For those looking to invest directly, buying a commercial property is a much more costly proposition than a residential property. Also, while real estate, in general, is among the more illiquid of asset classes, transactions for commercial buildings tend to move especially slowly.
Real World Example of CRE Forecast
The U.S. commercial property market took a hit during the 2008-2009 recession, but it has experienced annual gains since 2010. These gains have helped recover nearly all recession-era losses.
The "2019 U.S. Real Estate Market Outlook," an annual report issued by CBRE, believes:
Although it is late in the economic cycle, the outlook remains very good for all four major commercial real estate asset types.

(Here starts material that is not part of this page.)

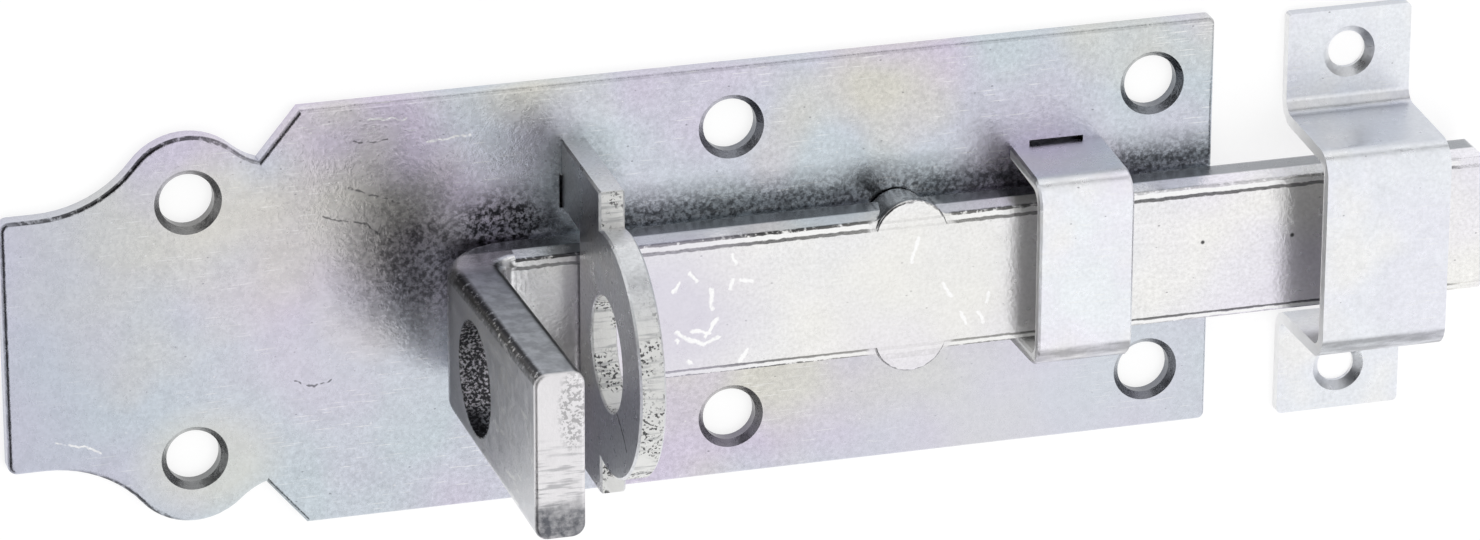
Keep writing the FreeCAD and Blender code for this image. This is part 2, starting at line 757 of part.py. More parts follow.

There will be minimal appreciation in values, but income returns should remain healthy.
However, other indicators suggest the commercial property market has peaked in the post-recession growth cycle. According to California real estate firm, Ten-X Growth, commercial property pricing ended 2018 up just 1% from 2017.
A Ten-X report noted that the 2018 final total for commercial properties confirms their view of the late economic cycle pricing. The firm's research found that vacancies are rising, rent growth is slowing, and market interest rates are on the rise
As reported by Forbes, the retail sector, in particular, has proved a pain point in the broader commercial property market, as widespread store closures intensified in 2017 and continued into 2018. For example, popular mall REIT Westfield Corporation saw their stock price shed about 30% between mid-2016 and late 2017 before reversing some losses through January 2018. Unibail-Rodamco SE acquired Westfield for US$15.8 billion, creating Unibail-Rodamco-Westfield (URW).
Most firms, however, maintain that the property market remains healthy overall. J.P. Morgan, in its "2019 Commerical Real Estate Outlook," largely echoed CBRE's view stating that 2018 was the ninth year of increases in commercial property rents and valuations. Morgan predicts this pace will slow but continue and do not see a downturn until after 2019.